• [SUPPLIED MATERIAL]:
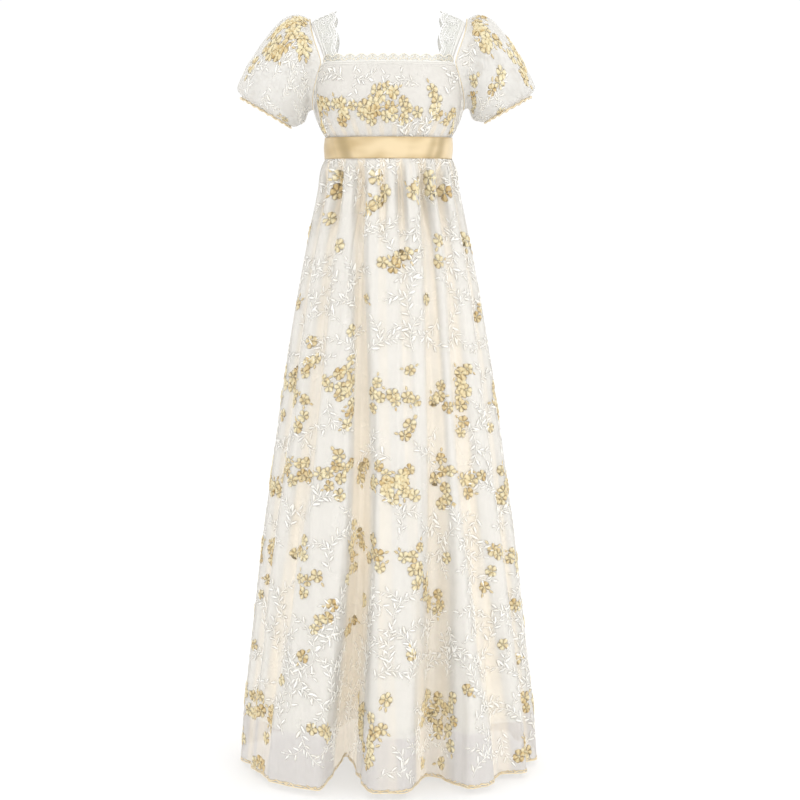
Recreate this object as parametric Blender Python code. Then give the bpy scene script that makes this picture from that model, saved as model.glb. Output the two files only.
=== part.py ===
"""Short-sleeved, high-waisted gown of embroidered tulle over a plain lining, held by the wearer's shoulders.

Metres, +Z up, the front faces -Y. The origin is midway between the shoulders, level with the strap tops.
Angles go round the body in degrees: 0 is the front, +90 the side at +X, 180 the back.
"""
import math

import bmesh
import bpy
import numpy as np

# Driving sizes
WALL = 0.0010            # thickness of every layer of cloth
SEAM = 0.0003            # gap that stitched edges and layers keep
LAYER = WALL + 0.0006    # step from one layer of cloth to the next
BODY_POWER = 2.3         # roundness of a body section, 2 is an ellipse
WAIST_SEAM = -0.2640     # where bodice and skirt meet, under the ribbon
RIBBON_TOP = -0.2456
RIBBON_BOTTOM = -0.2850
RIBBON_HALF_WIDTH = 0.1216
HEM = -1.4443
LINING_HEM = -1.3440
NECKLINE = -0.1110       # top edge of the outer bodice
RIM = 0.0045             # how far the lining stands above the outer bodice at the neckline
BACK_NECKLINE = -0.1180
ARMHOLE_CENTRE = -0.1060
ARMHOLE_HALF_HEIGHT = 0.0860
ARMHOLE_FRONT = 0.0620   # reach of the armhole ahead of and behind the shoulder line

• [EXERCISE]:
Return the opening line of the data and every line after it through the line containing "import numpy as np", please, exactly as written and with nothing added.

• [EXERCISE RESULT]:
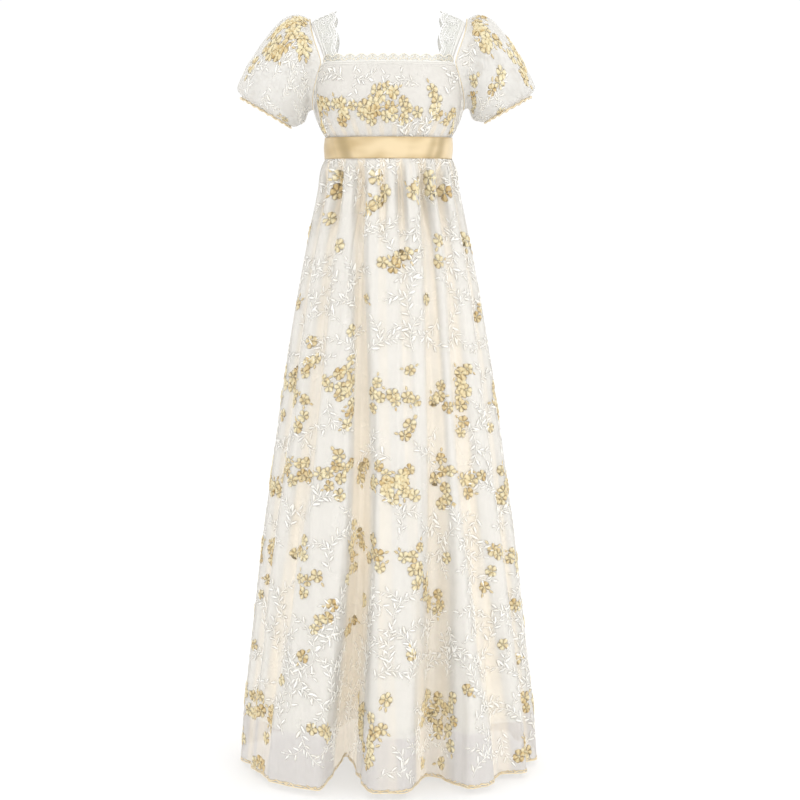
Recreate this object as parametric Blender Python code. Then give the bpy scene script that makes this picture from that model, saved as model.glb. Output the two files only.
=== part.py ===
"""Short-sleeved, high-waisted gown of embroidered tulle over a plain lining, held by the wearer's shoulders.

Metres, +Z up, the front faces -Y. The origin is midway between the shoulders, level with the strap tops.
Angles go round the body in degrees: 0 is the front, +90 the side at +X, 180 the back.
"""
import math

import bmesh
import bpy
import numpy as np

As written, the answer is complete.